If you are using amp you are not supposed to call model.half() or model.to(torch.float16) and let autocast perform the casting.

Maybe this is a rookie question, but if I don’t call model.to(torch.float16), how do I indicate at all that I want to be using mixed precision? Or does the amp module do that automatically whenever it is possible?

Additionally, why would this then work locally? For multiple experiments throughout multiple weeks, even.

I tried it, and when I remove the model.to(torch.float16) call, I get the ValueError: Attempting to unscale FP16 gradients. error locally, instead. So it appears there is something else going wrong still.

As described before, amp.autocast will perform the casting. The AMP Recipe as well as the AMP tutorial might be a good started to see how this util. is used.

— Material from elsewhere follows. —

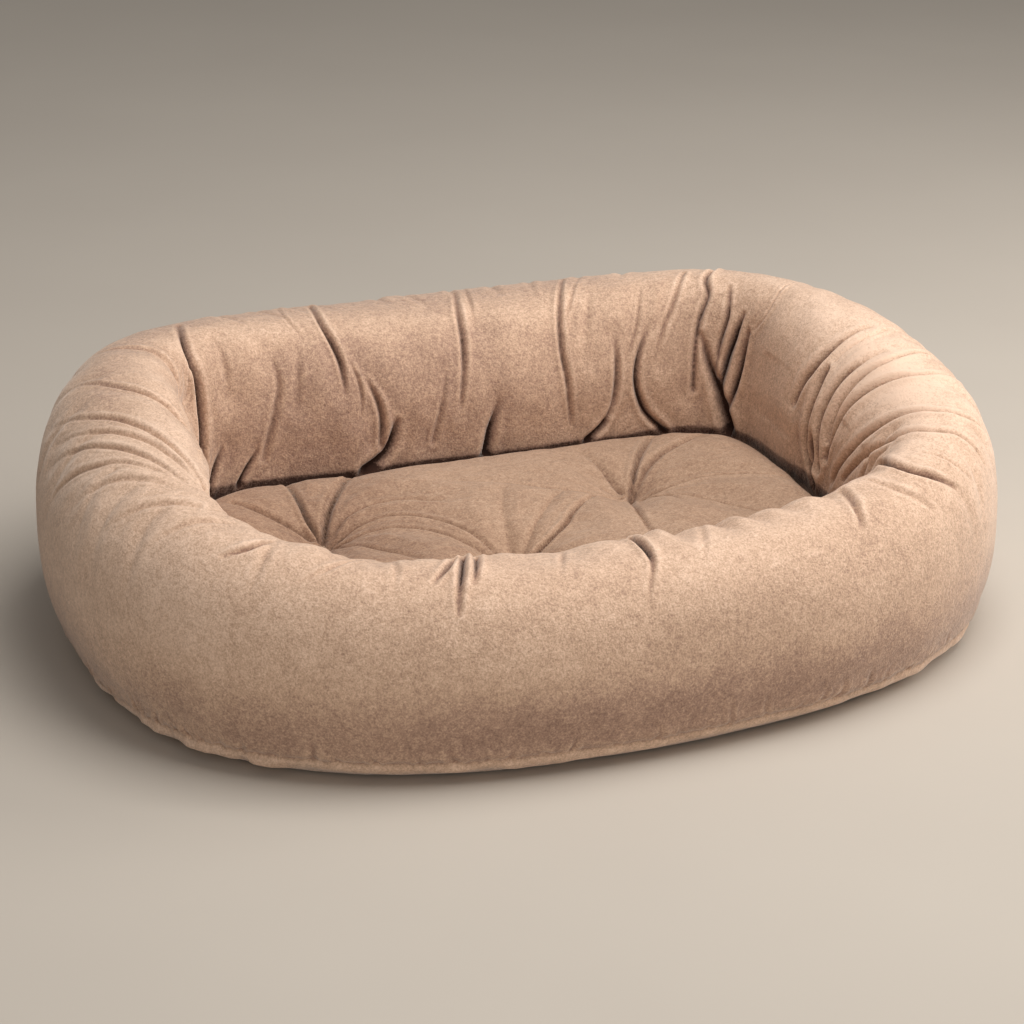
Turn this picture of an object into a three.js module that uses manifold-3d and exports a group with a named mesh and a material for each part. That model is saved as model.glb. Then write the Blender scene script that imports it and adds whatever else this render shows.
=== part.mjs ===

I don’t know, but feel free to post a minimal, executable code snippet reproducing the issue.

Thanks for the help. Your suggestion of removing the model.to(torch.float16) solved the issue on the VM, and the local issue that “resulted from the change” was actually caused by another change made in an attempt to fix the first issue. So all is good now.

I have no explanation why the model.to(torch.float16) call doesn’t break anything locally, and allows the model to train on mixed precision normally, but I currently have no interest in diving too deep into that.